I keep expecting to see the fallers carrying around fake arms to use on wedges but it hasn't happened yet. Maybe if commercials were run for the wedge knocking arms during the show? But wait, there's more! We'll throw in the dented hardhat at no extra cost.


----------



## Gologit

He dies but he's so tough they bury him standing up with his head and shoulders above ground and use him for a tail hold?


----------



## slowp

Gologit said:


> He dies but he's so tough they bury him standing up with his head and shoulders above ground and use him for a tail hold?



That would make him a deadman anchor....(drumroll) :jester:

Then he pops up out of his grave yelling a phrase with the F word which will be bleeped, and running a saw with his remaining arm. He is a Zombie logger. opcorn:


----------



## RVALUE

*Similar note:*

Do / Did any of you know the 'one armed' man who ran the saw shop in CDA ID, about 20 years ago?

He had a sad but interesting story about that one. Really nice fellow, and very helpful to me.


----------



## Wood Cutter

Which saw shop, where was it located???


----------



## RVALUE

Maybe out by Hayden Lake, can't remember exactly. The guy that ran it only had one arm, with an interesting story. He'd be really old today. (90's)


----------



## Wood Cutter

Was it the Hayden saw shop up on Goverment Way???? Just a wee little shop??


----------



## Woodcutteranon

He dies, but only after he pays a fine to PETA for causing harm to the swarming bees.


----------



## Dale

> He dies and one of the fallers swipes his false arm to use for knocking wedges?



Mannnnn, you guys are FUNNY


----------



## Gologit

He dies but comes back to life immediately after hearing that his son Jesse has taken over the company?


----------



## matt9923

Gologit said:


> He dies but comes back to life immediately after hearing that his son Jesse has taken over the company?

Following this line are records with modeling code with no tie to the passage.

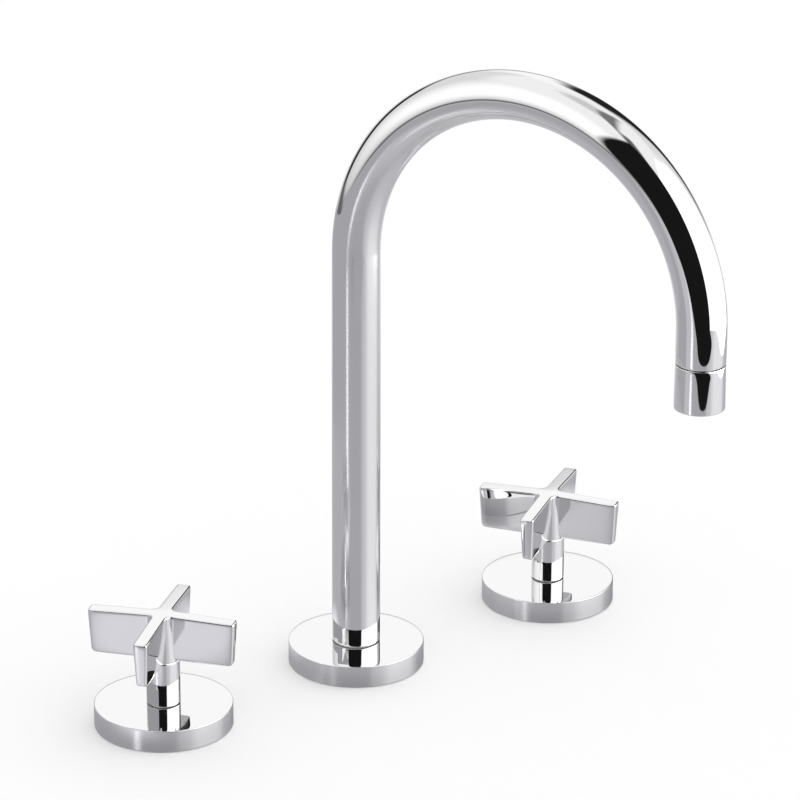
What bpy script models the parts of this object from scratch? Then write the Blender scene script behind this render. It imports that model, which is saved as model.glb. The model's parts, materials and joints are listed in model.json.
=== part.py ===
"""A widespread basin faucet: two cross handles and a high arched swivel spout, each through its own deck hole.

Lengths are in metres, +Z is up, and the top of the deck is at Z = 0. The origin is on the spout's axis.
X runs along the line of the three deck holes, with hot at -X and cold at +X, and -Y is towards the user.
"""

import math

import bmesh
import bpy
from mathutils import Matrix, Vector

# Clearances
RUNNING_GAP = 0.0003
SEATED_GAP = 0.0003
SEAM_GAP = 0.0004
CUT_OVERRUN = 0.0010
FUSE_OVERLAP = 0.0008

# Facets
VISIBLE_SEGMENTS = 32
HIDDEN_SEGMENTS = 18
SMALL_SEGMENTS = 12

# Layout over the deck
VALVE_SPREAD = 0.2032
HOT_CENTRE = 0.0988
COLD_CENTRE = VALVE_SPREAD - HOT_CENTRE
HOT_REST_TURN = math.radians(-52.5)
COLD_REST_TURN = math.radians(-58.0)
SPOUT_REST_TURN = math.radians(18.7)

# Deck
DECK_THICKNESS = 0.0200
DECK_HOLE_RADIUS = 0.0175
DECK_GRIP_WIDTH = 0.0040

# Flanges, the same disc at all three holes
FLANGE_RADIUS = 0.0283
FLANGE_HEIGHT = 0.0095
FLANGE_TOP_WALL = 0.0020
FLANGE_RIM_WALL = 0.0010
FLANGE_EDGE_BREAK = 0.0003
FLANGE_BOSS_WALL = 0.0022
FLANGE_FOOT_LIFT = 0.0003
FLANGE_SEAL_WIDTH = 0.0022
FLANGE_SEAL_HEIGHT = 0.0016

# Clamping hardware under each deck hole
GASKET_THICKNESS = 0.0025
WASHER_THICKNESS = 0.0016
VALVE_NUT_FLATS = 0.0360
VALVE_NUT_HEIGHT = 0.0080
SPOUT_NUT_FLATS = 0.0300
SPOUT_NUT_HEIGHT = 0.0080
NUT_CHAMFER = 0.0010

# Valve body
SHANK_RADIUS = 0.0140
SHANK_REACH = 0.0420
BARREL_RADIUS = 0.0125
BARREL_LENGTH = 0.0180
INLET_THREAD_RADIUS = 0.01045
INLET_THREAD_LENGTH = 0.0160
INLET_BORE_RADIUS = 0.0042
OUTLET_THREAD_RADIUS = 0.0080
OUTLET_REACH = 0.0300
OUTLET_BORE_RADIUS = 0.0042
OUTLET_DEPTH = 0.0520
RETURN_PASSAGE_RADIUS = 0.0020
COLLECTOR_DEPTH = 0.0014
THREAD_END_CHAMFER = 0.0008

# Clip and washer that hold the valve from above, inside its flange
TOP_WASHER_THICKNESS = 0.0010
TOP_WASHER_RADIUS = 0.0220
CLIP_THICKNESS = 0.0012
CLIP_RADIUS = 0.0175
CLIP_GROOVE_DEPTH = 0.0014
CLIP_MOUTH_ANGLE = math.radians(70)

# Ceramic cartridge
CARTRIDGE_RADIUS = 0.0100
CARTRIDGE_COLLAR_RADIUS = 0.0118
CARTRIDGE_COLLAR_HEIGHT = 0.0026
CARTRIDGE_WALL = 0.0017
CARTRIDGE_GUIDE_LENGTH = 0.0100
CARTRIDGE_WINDOW_WIDTH = 0.0070
CARTRIDGE_WINDOW_SILL = 0.0012
STEM_RADIUS = 0.0042
STEM_RING_THICKNESS = 0.0012
STEM_FOOT_THICKNESS = 0.0030
TONGUE_WIDTH = 0.0030
TONGUE_DEPTH = 0.0018
DISC_THICKNESS = 0.0035
PORT_INNER_RADIUS = 0.0020
PORT_OUTER_RADIUS = 0.0064
PORT_SPREAD = math.radians(64)
PORT_STEPS = 4
SEAT_SEAL_HEIGHT = 0.0040
SEAT_SEAL_PROUD = 0.0005
SEAT_SEAL_WALL = 0.0026

# Spline between stem and handle
SPLINE_TEETH = 16
SPLINE_TIP_RADIUS = 0.0040
SPLINE_DEPTH = 0.0005
SPLINE_LENGTH = 0.0140
SPLINE_TOOTH_SHARES = (0.0, 0.26, 0.5, 0.76)
STEM_SHOULDER_HEIGHT = 0.0130

# Glide ring between flange and handle
GLIDE_RADIUS = 0.0061
GLIDE_FOOT_RADIUS = 0.0078
GLIDE_FOOT_THICKNESS = 0.0008

# Cross handle
SLEEVE_RADIUS = 0.0069
SLEEVE_LENGTH = 0.0193
SLEEVE_EDGE_ROUND = 0.0004
SLEEVE_MOUTH_RADIUS = 0.0054
SLEEVE_MOUTH_DEPTH = 0.0036
HUB_SHOULDER_ROUND = 0.0007
HUB_FOOT_RADIUS = 0.0063
HUB_TOP_RADIUS = 0.0052
HUB_TOP_INSET = 0.0020
ARM_HEIGHT = 0.0190
ARM_REACH = 0.0309
ARM_FOOT_REACH = 0.0298
ARM_THICKNESS = 0.0062
ARM_FOOT_THICKNESS = 0.0043
ARM_CROWN = 0.0010
ARM_EDGE_ROUND = 0.0008
ARM_FOOT_ROUND = 0.0003
ARM_TIP_ROUND = 0.0008
ARM_ROOT_FILLET = 0.0030
ARM_ROOT_STEPS = 4
ARM_TIP_STEPS = 2
ARM_EDGE_STEPS = 2
SET_SCREW_RADIUS = 0.0020
SET_SCREW_RECESS = 0.0004
SET_SCREW_HEIGHT = 0.0205
SET_SCREW_SOCKET_RADIUS = 0.0010
SET_SCREW_SOCKET_DEPTH = 0.0010
SET_SCREW_TURN = math.radians(135)

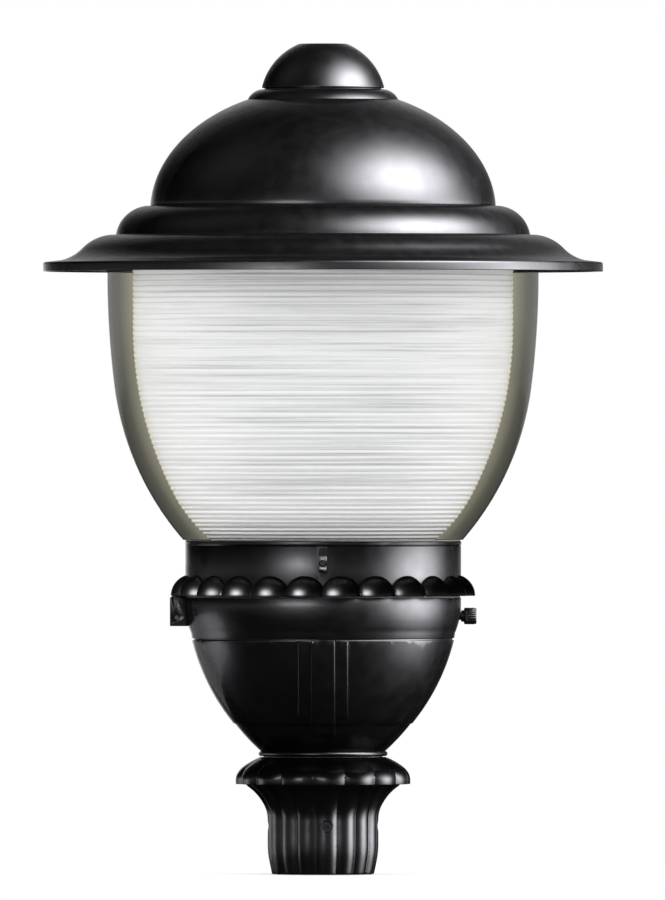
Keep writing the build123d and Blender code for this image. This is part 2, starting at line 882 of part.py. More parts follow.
def make_ballast_bracket():
    """A strap under the core with two feet screwed to the tray."""
    half = core_width / 2 + seat_gap
    wide = core_leg * 0.7
    low = tray_low - 2.5 - core_height - seat_gap - bracket_sheet
    strap = block((-half - bracket_sheet, half + bracket_sheet), (-wide, wide), (low, tray_low))
    strap -= block((-half, half), (-wide, wide), (low + bracket_sheet, tray_low))
    for side in (-1, 1):
        x = (side * half, side * (half + bracket_sheet + bracket_foot))
        strap += block(x, (-wide, wide), (tray_low - bracket_sheet, tray_low))
    for x, y in bracket_screw_places():
        strap -= rod(cover_screw_radius + screw_gap, tray_low - bracket_sheet, tray_low, x, y)
    return strap


def make_gear_screws():
    """The screws through the tray that hold the core's bracket and the capacitor's strap."""
    screw = pan_screw(cover_screw_radius, tray_thickness + bracket_sheet + 0.5)
    places = [*bracket_screw_places(), (0, capacitor_foot_place())]
    return group(Pos(x, y, tray_top) * screw for x, y in places)


def make_capacitor():
    top = tray_low - 1.0
    can = rod(capacitor_radius, top - capacitor_height, top, 0, capacitor_place)
    can = fillet(can.edges(), 2.0)
    for x in (-7.0, 7.0):
        can += block((x - 0.4, x + 0.4), (capacitor_place - 3, capacitor_place + 3), (top - capacitor_height - 6, top - capacitor_height))
    return can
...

the "Winny #####" as J put it :hmm3grin2orange: 

Wonder if he will screw up in the office, he doesn't belong in the woods.


----------



## 2dogs

matt9923 said:


> the "Winny #####" as J put it :hmm3grin2orange:
> 
> Wonder if he will screw up in the office, he doesn't belong in the woods.



From what I've read Jesse has done a fair amount of soul searching after seeing himself on the first season's shows. I think he is a smart guy who just needed a kick in the rear end. Like we all do now and then. He and his brother seem like smart capable men.


----------



## matt9923

2dogs said:


> From what I've read Jesse has done a fair amount of soul searching after seeing himself on the first season's shows. I think he is a smart guy who just needed a kick in the rear end. Like we all do now and then. He and his brother seem like smart capable men.



:agree2:


----------